*Given instruction*
Write out again, unaltered, the lines from the start through the line containing "return RIB_TURN +".

*Supplied information*
******************************
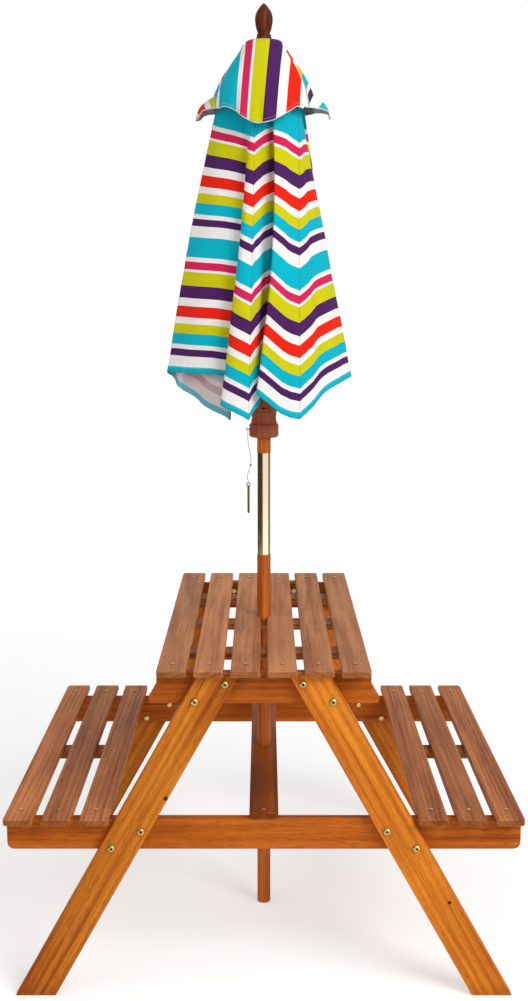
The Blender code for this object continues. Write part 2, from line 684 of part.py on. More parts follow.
def make_finial():
    bud = [
        (FINIAL_BUD_RADIUS * radius_share, FINIAL_BOTTOM + FINIAL_HEIGHT * height_share)
        for height_share, radius_share in BUD_SHARES
    ]
    collar = FINIAL_BOTTOM + FINIAL_COLLAR_HEIGHT
    socket = TOP_SPIGOT_RADIUS + FIT_GAP
    turned(
        "finial",
        [(0, FINIAL_BOTTOM + FINIAL_HEIGHT)] + bud + [
            (FINIAL_NECK_RADIUS, FINIAL_BOTTOM + FINIAL_NECK_HEIGHT),
            (FINIAL_COLLAR_RADIUS - POLE_EDGE, collar),
            (FINIAL_COLLAR_RADIUS, collar - POLE_EDGE),
            (FINIAL_COLLAR_RADIUS, FINIAL_BOTTOM),
            (socket, FINIAL_BOTTOM),
            (socket, FINIAL_BOTTOM + FINIAL_SOCKET),
            (0, FINIAL_BOTTOM + FINIAL_SOCKET),
        ],
        TURNED_WOOD,
    )


def rib_azimuth(index):
    """Angle of a rib about the pole, from the front towards +X."""
    return RIB_TURN + index * 2 * math.pi / RIB_COUNT


def slot_cutter(name, index, side, inner, width, low, high):
    """A radial slot at one rib's angle, from the inner radius outwards."""
    outer = RUNNER_FLANGE_RADIUS + HUB_RADIUS
    size = (width, outer - inner, high - low)
    mesh = box_mesh(name, size, (side, -(outer + inner) / 2, (low + high) / 2))
    return cutter(name, mesh, rotation=(0, 0, rib_azimuth(index)))


def make_hub():
    bore = TOP_SPIGOT_RADIUS + FIT_GAP
    hub = turned(
        "top_hub",
        [
            (HUB_RADIUS - HUB_EDGE, HUB_TOP),
            (HUB_RADIUS, HUB_TOP - HUB_EDGE),
            (HUB_RADIUS, HUB_BOTTOM + HUB_EDGE),
            (HUB_RADIUS - HUB_EDGE, HUB_BOTTOM),
            (bore, HUB_BOTTOM),
            (bore, HUB_TOP),
        ],
        TURNED_WOOD,
        ring=True,
    )
    clearance = RIB_DEPTH / 2 + PIVOT_GAP
    for index in range(RIB_COUNT):
        slot = slot_cutter(
            f"hub_slot_{index + 1}",
            index,
            0,
            HUB_PIVOT_RADIUS - clearance,
            RIB_WIDTH + 2 * FIT_GAP,
            HUB_BOTTOM - CUT_OVERRUN,
            RIB_PIVOT_Z + clearance,
        )
        combine(hub, slot, "DIFFERENCE")


def bar_mesh(name, length, width, depth, way):
    """A bar with one round end at its origin, running along Z."""
    radius = depth / 2
    if way < 0:
        points = [(-radius, -length), (radius, -length)] + arc((0, 0), radius, 0, 180, 6)
    else:
        points = [(radius, length), (-radius, length)] + arc((0, 0), radius, 180, 360, 6)
    shape = bmesh.new()
    verts = [shape.verts.new((-width / 2, y, z)) for y, z in points]
    face = shape.faces.new(verts)
    grown = bmesh.ops.extrude_face_region(shape, geom=[face])
    moved = [item for item in grown["geom"] if isinstance(item, bmesh.types.BMVert)]
    bmesh.ops.translate(shape, vec=(width, 0, 0), verts=moved)
    bmesh.ops.recalc_face_normals(shape, faces=shape.faces)
    mesh = bpy.data.meshes.new(name)
    shape.to_mesh(mesh)
    shape.free()
    return mesh


def make_linkage():
    for index in range(RIB_COUNT):
        azimuth = rib_azimuth(index)
        outwards = Vector((math.sin(azimuth), -math.cos(azimuth), 0))
        sideways = Vector((math.cos(azimuth), math.sin(azimuth), 0))
        name = f"rib_{index + 1}"
        rib = add_object(name, bar_mesh(name, RIB_REACH, RIB_WIDTH, RIB_DEPTH, -1), POLE_WOOD)
        rib.location = outwards * HUB_PIVOT_RADIUS + Vector((0, 0, RIB_PIVOT_Z))
        rib.rotation_euler = (-RIB_LEAN, 0, azimuth)
        name = f"strut_{index + 1}"
        length = STRUT_LENGTH + STRUT_DEPTH / 2
        strut = add_object(name, bar_mesh(name, length, STRUT_WIDTH, STRUT_DEPTH, 1), POLE_WOOD)
        place = outwards * RUNNER_PIVOT_RADIUS + sideways * STRUT_SIDE
        strut.location = place + Vector((0, 0, STRUT_PIVOT_Z))
        strut.rotation_euler = (STRUT_LEAN, 0, azimuth)


def make_runner():
    bore = POLE_RADIUS + SLIDE_GAP
    edge = HUB_EDGE
    neck = RUNNER_NECK_RADIUS
    runner = turned(
        "runner",
        [
            (RUNNER_FLANGE_RADIUS, RUNNER_TOP),
            (RUNNER_FLANGE_RADIUS, RUNNER_FLANGE_BOTTOM),
            (neck, RUNNER_FLANGE_BOTTOM - edge),
            (neck - edge / 2, (RUNNER_FLANGE_BOTTOM + RUNNER_RING_TOP) / 2),
            (neck, RUNNER_RING_TOP + edge / 2),
            (RUNNER_RING_RADIUS - edge / 2, RUNNER_RING_TOP),
            (RUNNER_RING_RADIUS, RUNNER_RING_TOP - edge),
            (RUNNER_RING_RADIUS, RUNNER_BOTTOM + edge),
            (RUNNER_RING_RADIUS - edge, RUNNER_BOTTOM),
            (bore, RUNNER_BOTTOM),
            (bore, RUNNER_TOP),
        ],
        TURNED_WOOD,
        ring=True,
    )
    clearance = STRUT_DEPTH / 2 + PIVOT_GAP
    for index in range(RIB_COUNT):
        slot = slot_cutter(
            f"runner_slot_{index + 1}",
            index,
            STRUT_SIDE,
            RUNNER_PIVOT_RADIUS - clearance,
            STRUT_WIDTH + 2 * FIT_GAP,
            STRUT_PIVOT_Z - clearance,
            RUNNER_TOP + CUT_OVERRUN,
        )
        combine(runner, slot, "DIFFERENCE")
    profile = [
        (0, TACK_REACH),
        (TACK_HEAD_RADIUS, TACK_REACH),
        (TACK_HEAD_RADIUS, TACK_REACH - TACK_HEAD_HEIGHT),
        (TACK_SHANK_RADIUS, TACK_REACH - TACK_HEAD_HEIGHT),
        (TACK_SHANK_RADIUS, -TACK_REACH),
        (0, -TACK_REACH),
    ]
    tack = turned("tack", profile, None, BOLT_SEGMENTS, collection=CUTTERS)
    tack.location = (-RUNNER_RING_RADIUS, 0, TACK_HEIGHT)
    tack.rotation_euler = (0, math.radians(-90), 0)
    tack.hide_render = True
    tack.display_type = "WIRE"
    combine(runner, tack, "UNION")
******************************
*Answer for this exercise*
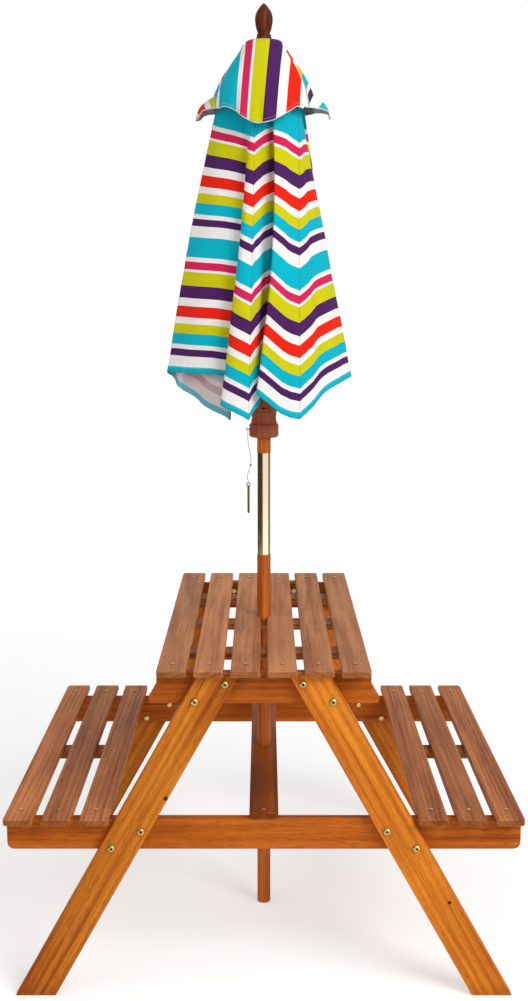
The Blender code for this object continues. Write part 2, from line 684 of part.py on. More parts follow.
def make_finial():
    bud = [
        (FINIAL_BUD_RADIUS * radius_share, FINIAL_BOTTOM + FINIAL_HEIGHT * height_share)
        for height_share, radius_share in BUD_SHARES
    ]
    collar = FINIAL_BOTTOM + FINIAL_COLLAR_HEIGHT
    socket = TOP_SPIGOT_RADIUS + FIT_GAP
    turned(
        "finial",
        [(0, FINIAL_BOTTOM + FINIAL_HEIGHT)] + bud + [
            (FINIAL_NECK_RADIUS, FINIAL_BOTTOM + FINIAL_NECK_HEIGHT),
            (FINIAL_COLLAR_RADIUS - POLE_EDGE, collar),
            (FINIAL_COLLAR_RADIUS, collar - POLE_EDGE),
            (FINIAL_COLLAR_RADIUS, FINIAL_BOTTOM),
            (socket, FINIAL_BOTTOM),
            (socket, FINIAL_BOTTOM + FINIAL_SOCKET),
            (0, FINIAL_BOTTOM + FINIAL_SOCKET),
        ],
        TURNED_WOOD,
    )


def rib_azimuth(index):
    """Angle of a rib about the pole, from the front towards +X."""
    return RIB_TURN + index * 2 * math.pi / RIB_COUNT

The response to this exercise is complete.